**Dataset entries**

— START —

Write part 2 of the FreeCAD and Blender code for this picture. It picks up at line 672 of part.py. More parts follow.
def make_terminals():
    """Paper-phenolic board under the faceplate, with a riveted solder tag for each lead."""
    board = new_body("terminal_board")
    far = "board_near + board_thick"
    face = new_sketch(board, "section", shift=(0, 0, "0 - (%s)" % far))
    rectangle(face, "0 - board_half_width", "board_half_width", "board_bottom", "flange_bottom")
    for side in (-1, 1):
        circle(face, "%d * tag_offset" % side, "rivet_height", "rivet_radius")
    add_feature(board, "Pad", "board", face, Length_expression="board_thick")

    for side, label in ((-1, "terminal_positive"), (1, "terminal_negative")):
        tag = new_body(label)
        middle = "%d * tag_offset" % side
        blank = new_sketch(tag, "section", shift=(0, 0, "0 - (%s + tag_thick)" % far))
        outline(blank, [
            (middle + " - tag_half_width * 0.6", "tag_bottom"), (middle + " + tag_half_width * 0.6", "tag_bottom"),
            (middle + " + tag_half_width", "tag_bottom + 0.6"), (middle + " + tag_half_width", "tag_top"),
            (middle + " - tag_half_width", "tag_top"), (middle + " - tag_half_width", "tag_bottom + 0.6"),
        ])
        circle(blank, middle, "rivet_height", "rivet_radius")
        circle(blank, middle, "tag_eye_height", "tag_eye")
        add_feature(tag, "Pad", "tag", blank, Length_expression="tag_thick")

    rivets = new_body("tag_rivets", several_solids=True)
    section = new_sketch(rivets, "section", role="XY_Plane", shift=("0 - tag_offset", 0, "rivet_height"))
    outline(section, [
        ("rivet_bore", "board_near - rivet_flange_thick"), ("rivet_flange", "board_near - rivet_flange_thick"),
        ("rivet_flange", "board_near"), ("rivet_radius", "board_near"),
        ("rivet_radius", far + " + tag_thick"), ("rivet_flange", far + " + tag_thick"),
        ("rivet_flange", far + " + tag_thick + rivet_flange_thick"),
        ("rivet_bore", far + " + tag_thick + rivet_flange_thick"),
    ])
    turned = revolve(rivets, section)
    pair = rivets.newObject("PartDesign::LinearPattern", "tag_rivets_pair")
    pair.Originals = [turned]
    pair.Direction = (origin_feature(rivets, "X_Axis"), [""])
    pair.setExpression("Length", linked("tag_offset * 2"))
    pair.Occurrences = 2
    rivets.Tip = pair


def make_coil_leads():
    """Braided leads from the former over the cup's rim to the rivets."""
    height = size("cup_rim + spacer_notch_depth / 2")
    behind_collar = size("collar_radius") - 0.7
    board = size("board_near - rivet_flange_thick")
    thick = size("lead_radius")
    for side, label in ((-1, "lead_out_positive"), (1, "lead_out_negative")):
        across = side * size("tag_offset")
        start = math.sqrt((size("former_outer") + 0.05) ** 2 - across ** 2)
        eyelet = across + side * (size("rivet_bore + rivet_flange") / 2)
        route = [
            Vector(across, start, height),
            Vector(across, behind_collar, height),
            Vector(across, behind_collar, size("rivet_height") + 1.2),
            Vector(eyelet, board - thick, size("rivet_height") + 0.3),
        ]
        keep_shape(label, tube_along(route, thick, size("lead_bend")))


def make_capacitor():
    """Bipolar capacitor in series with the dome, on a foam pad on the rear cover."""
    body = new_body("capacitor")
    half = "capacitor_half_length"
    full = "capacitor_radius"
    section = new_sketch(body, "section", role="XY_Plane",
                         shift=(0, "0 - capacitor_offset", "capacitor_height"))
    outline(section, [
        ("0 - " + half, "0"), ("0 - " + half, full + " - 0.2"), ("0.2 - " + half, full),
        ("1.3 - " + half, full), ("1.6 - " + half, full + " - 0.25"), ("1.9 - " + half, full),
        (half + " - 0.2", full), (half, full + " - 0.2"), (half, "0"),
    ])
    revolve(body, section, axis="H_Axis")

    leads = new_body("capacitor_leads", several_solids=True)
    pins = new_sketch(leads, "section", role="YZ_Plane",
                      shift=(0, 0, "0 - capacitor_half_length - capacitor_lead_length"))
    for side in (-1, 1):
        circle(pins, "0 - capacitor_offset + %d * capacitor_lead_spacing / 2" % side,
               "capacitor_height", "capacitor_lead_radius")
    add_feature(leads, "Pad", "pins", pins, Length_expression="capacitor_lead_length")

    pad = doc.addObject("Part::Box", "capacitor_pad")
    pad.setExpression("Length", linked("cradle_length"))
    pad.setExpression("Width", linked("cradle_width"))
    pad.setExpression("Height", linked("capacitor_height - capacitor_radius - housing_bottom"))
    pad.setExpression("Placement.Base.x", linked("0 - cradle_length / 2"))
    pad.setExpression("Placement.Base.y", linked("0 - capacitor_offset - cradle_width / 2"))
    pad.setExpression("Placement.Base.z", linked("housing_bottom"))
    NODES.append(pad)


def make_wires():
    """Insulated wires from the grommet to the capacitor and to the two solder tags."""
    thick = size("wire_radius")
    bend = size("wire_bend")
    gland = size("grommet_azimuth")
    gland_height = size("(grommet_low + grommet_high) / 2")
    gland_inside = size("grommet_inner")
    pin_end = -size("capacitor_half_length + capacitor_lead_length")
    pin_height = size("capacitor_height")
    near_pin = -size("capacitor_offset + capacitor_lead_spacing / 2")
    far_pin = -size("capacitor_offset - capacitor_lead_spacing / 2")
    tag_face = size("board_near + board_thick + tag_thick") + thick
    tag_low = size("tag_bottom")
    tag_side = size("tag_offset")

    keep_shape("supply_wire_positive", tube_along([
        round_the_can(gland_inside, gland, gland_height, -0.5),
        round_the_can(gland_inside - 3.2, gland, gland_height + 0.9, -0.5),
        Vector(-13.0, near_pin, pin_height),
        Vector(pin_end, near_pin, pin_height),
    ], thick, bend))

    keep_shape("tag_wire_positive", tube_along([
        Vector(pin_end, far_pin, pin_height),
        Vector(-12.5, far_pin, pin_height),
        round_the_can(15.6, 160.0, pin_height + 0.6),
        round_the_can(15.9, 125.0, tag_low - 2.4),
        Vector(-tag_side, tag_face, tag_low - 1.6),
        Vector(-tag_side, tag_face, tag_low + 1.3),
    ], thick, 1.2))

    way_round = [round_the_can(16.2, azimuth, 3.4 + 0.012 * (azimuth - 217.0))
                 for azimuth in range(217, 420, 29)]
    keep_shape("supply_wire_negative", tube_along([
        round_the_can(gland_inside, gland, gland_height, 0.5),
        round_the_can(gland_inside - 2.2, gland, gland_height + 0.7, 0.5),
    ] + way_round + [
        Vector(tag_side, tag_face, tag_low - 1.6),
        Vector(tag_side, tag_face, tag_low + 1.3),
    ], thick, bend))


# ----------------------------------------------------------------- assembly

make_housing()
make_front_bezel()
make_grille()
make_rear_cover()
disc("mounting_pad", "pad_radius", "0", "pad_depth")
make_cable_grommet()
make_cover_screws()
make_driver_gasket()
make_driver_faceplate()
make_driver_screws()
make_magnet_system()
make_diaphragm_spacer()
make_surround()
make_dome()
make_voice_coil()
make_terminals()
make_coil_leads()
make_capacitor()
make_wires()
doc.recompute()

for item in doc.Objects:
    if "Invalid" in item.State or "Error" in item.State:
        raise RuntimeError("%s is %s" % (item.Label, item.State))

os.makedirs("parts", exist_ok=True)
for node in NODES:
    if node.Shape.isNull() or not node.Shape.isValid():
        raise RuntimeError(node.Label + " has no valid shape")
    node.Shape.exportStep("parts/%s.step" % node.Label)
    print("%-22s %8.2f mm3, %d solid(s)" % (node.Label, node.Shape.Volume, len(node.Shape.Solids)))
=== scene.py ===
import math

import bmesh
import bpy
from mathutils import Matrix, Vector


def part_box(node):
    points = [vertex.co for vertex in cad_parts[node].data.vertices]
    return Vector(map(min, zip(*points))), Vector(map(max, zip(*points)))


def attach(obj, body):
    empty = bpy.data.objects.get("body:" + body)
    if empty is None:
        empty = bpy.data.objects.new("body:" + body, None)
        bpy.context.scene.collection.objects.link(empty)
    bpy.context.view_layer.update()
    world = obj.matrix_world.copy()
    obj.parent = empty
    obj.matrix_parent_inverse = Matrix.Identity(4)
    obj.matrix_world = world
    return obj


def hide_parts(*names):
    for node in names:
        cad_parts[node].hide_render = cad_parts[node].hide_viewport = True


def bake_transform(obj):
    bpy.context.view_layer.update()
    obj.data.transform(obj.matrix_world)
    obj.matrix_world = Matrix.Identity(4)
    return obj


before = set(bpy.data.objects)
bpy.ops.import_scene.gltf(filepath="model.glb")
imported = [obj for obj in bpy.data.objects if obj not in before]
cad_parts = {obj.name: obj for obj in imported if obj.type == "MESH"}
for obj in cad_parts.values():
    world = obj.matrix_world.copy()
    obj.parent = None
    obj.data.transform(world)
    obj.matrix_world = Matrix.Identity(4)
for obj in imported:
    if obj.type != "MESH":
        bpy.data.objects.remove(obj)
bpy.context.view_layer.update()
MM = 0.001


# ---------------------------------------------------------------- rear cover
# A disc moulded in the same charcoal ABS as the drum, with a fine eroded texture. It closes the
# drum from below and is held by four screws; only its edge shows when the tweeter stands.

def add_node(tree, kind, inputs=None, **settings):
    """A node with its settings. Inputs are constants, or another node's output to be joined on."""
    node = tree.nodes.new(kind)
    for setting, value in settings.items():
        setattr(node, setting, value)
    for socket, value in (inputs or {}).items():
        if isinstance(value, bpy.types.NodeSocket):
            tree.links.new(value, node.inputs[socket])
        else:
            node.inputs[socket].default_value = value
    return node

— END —
— START —

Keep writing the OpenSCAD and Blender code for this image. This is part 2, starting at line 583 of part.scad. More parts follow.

— END —

**Directive**
Each line from the line containing "make_housing()" through the line containing "obj.matrix_world = world" is to be transcribed exactly, and no other line.

**Answer for this exercise**
make_housing()
make_front_bezel()
make_grille()
make_rear_cover()
disc("mounting_pad", "pad_radius", "0", "pad_depth")
make_cable_grommet()
make_cover_screws()
make_driver_gasket()
make_driver_faceplate()
make_driver_screws()
make_magnet_system()
make_diaphragm_spacer()
make_surround()
make_dome()
make_voice_coil()
make_terminals()
make_coil_leads()
make_capacitor()
make_wires()
doc.recompute()

for item in doc.Objects:
    if "Invalid" in item.State or "Error" in item.State:
        raise RuntimeError("%s is %s" % (item.Label, item.State))

os.makedirs("parts", exist_ok=True)
for node in NODES:
    if node.Shape.isNull() or not node.Shape.isValid():
        raise RuntimeError(node.Label + " has no valid shape")
    node.Shape.exportStep("parts/%s.step" % node.Label)
    print("%-22s %8.2f mm3, %d solid(s)" % (node.Label, node.Shape.Volume, len(node.Shape.Solids)))
=== scene.py ===
import math

import bmesh
import bpy
from mathutils import Matrix, Vector


def part_box(node):
    points = [vertex.co for vertex in cad_parts[node].data.vertices]
    return Vector(map(min, zip(*points))), Vector(map(max, zip(*points)))


def attach(obj, body):
    empty = bpy.data.objects.get("body:" + body)
    if empty is None:
        empty = bpy.data.objects.new("body:" + body, None)
        bpy.context.scene.collection.objects.link(empty)
    bpy.context.view_layer.update()
    world = obj.matrix_world.copy()
    obj.parent = empty
    obj.matrix_parent_inverse = Matrix.Identity(4)
    obj.matrix_world = world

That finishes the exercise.